9.7.Provisions intended to survive the termination of this Agreement, including but not limited to Sections 3, 5, 6 and 7 herein, shall so survive.

 

9.8.Each notice or demand given by one party to the other pursuant to this Agreement shall be given in writing and shall be sent by registered mail to the other party at the address shown at the beginning of this Agreement (unless another address has been notified in accordance with this Section), or delivered by hand.
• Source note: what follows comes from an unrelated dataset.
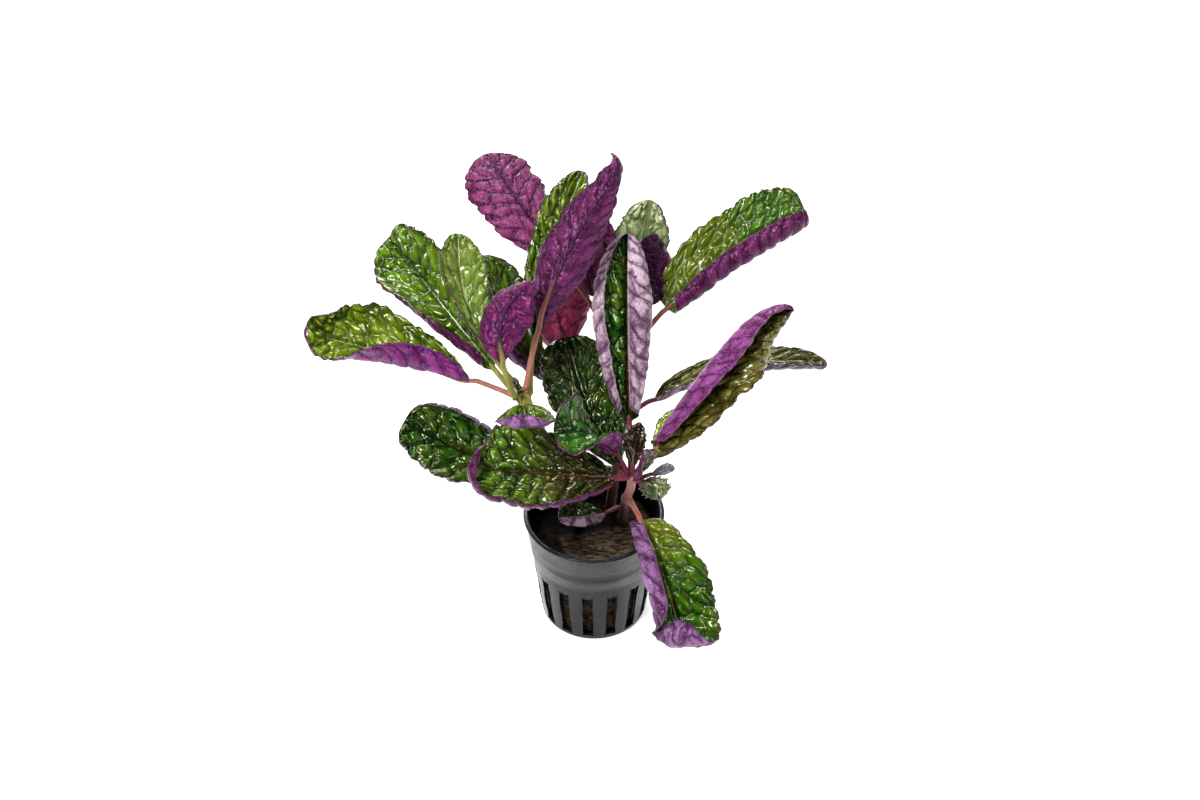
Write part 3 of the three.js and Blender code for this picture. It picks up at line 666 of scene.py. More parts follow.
class LeafShape:
    """The midrib and blade of one leaf, in millimetres."""

    steps = 240

    def __init__(self, leaf, seed):
        self.leaf = leaf
        self.seed = seed
        self.length = leaf.petiole + leaf.blade
        self.big = leaf.blade > BIG_BLADE
        self.boldness = leaf.relief or (1 if self.big else SMALL_BLADE_RELIEF)
        self.veins = round(leaf.blade / VEIN_PITCH)
        self.cells = max(2, round(leaf.width / 2 / leaf.blister_width))
        u = np.linspace(0, 1, self.steps + 1)
        middle = (u[:-1] + u[1:]) / 2
        steps = self.directions(middle)[0] * self.length / self.steps
        self.path = np.array(leaf.start, float) + np.vstack([np.zeros(3), np.cumsum(steps, 0)])

    def directions(self, u):
        """Directions along the midrib, across to the left and up, for shares of its length."""
        leaf = self.leaf
        t = (u * self.length - leaf.petiole) / leaf.blade
        bend = np.maximum(0, (t - leaf.hook_from) / (1 - leaf.hook_from)) ** 2
        rise = np.radians(leaf.rise + leaf.droop * u + leaf.hook * bend)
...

Any such notice or demand shall be deemed given at the expiration of three days from the date of mailing by registered mail (against a proper certification) or immediately if delivered by hand (against a signature of acceptance).

 

9.9.Without derogating from any relief to which the Company is entitled to pursuant to any law or agreement, the Company may set off any amount which the Consultant owes it pursuant to this Agreement or any other source from any sum that the Consultant is entitled to receive from the Company, from whatever source.

 

9.10.The Consultant hereby declares that this Agreement is signed by it upon its request, after he has checked all its rights and obligations deriving from this Agreement, according to any law and after it has investigated all its rights pursuant to this Agreement against the Company.

 

IN WITNESS WHEREOF, the parties have executed this Agreement as of the above date.

 

/s/ Eli Hazum   /s/ Dr. Ehud Geller
Eli Hazum   Regentis Biomaterials Ltd.